3rd Cavalry Regiment

Col. Cameron Cantlon, the 3rd Cavalry Regiment commander, speaks at the casing and uncasing ceremony for the regiment and the 3rd Brigade Combat Team, 101st Airborne Division, at Tactical Base Gamberi on Sunday. In his remarks, Cantlon highlighted the regiment’s achievements in Afghanistan during the nine-month deployment and welcomed 3rd Brigade.

LAGHMAN PROVINCE, Afghanistan — Train, Advise, Assist Command East held a casing and uncasing ceremony for the outgoing “Brave Rifles” of 3rd Cavalry Regiment and incoming 3rd “Rakkasans” Brigade Combat Team, 101st Airborne Division, at Tactical Base Gamberi on Sunday.

Col. Cameron Cantlon and Command Sgt. Maj. Roger Heinze, Brave Rifles command team, carefully folded and cased the regimental colors, a symbolic representation of mission completion.

The regiment deployed to Afghanistan in June in support of Operation Enduring Freedom to perform security force assistance, village support, force protection, and the retrograde and closure of seven forward operating bases.

In October, the regiment received new orders to join the eastern training command at Tactical Base Gamberi and assist with the transition to NATO’s new Resolute Support Mission.

Under Resolute Support the Brave Rifles assumed responsibility for training, advising and assisting corps-level units of the Afghan National Security Forces in eastern Afghanistan as well as providing force protection for U.S. coalition troops in the region.

Col. J.B. Vowell and Command Sgt. Maj. Walter Tagalicud, Rakkasans command team, uncased their brigade colors, an indication the unit is ready to assume their new role.

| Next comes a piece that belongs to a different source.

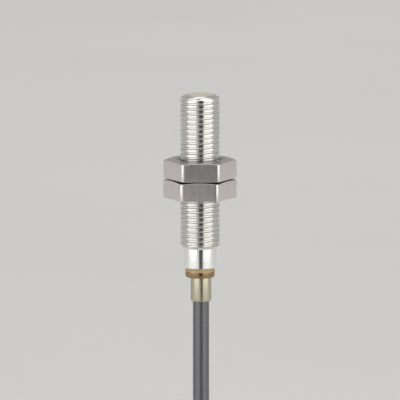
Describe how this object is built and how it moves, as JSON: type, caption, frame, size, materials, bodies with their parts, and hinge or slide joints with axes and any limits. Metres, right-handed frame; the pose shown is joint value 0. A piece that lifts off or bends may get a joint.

Eastern training command commander Brig. Gen. Christopher Bentley thanked the Brave Rifles for their partnership and bid the troops farewell.

He also highlighted some of their achievements during the nine-month deployment of continuous transition in Afghanistan.

Vowell thanked Cantlon and his team for a smooth and professional transition.

At the conclusion of the ceremony 3rd Brigade formally assumed responsibility for training, advising and assisting corps-level Afghan army and police forces in eastern Afghanistan, as well as protecting U.S. coalition forces in the region, allowing the Brave Rifles to begin their return to Fort Hood.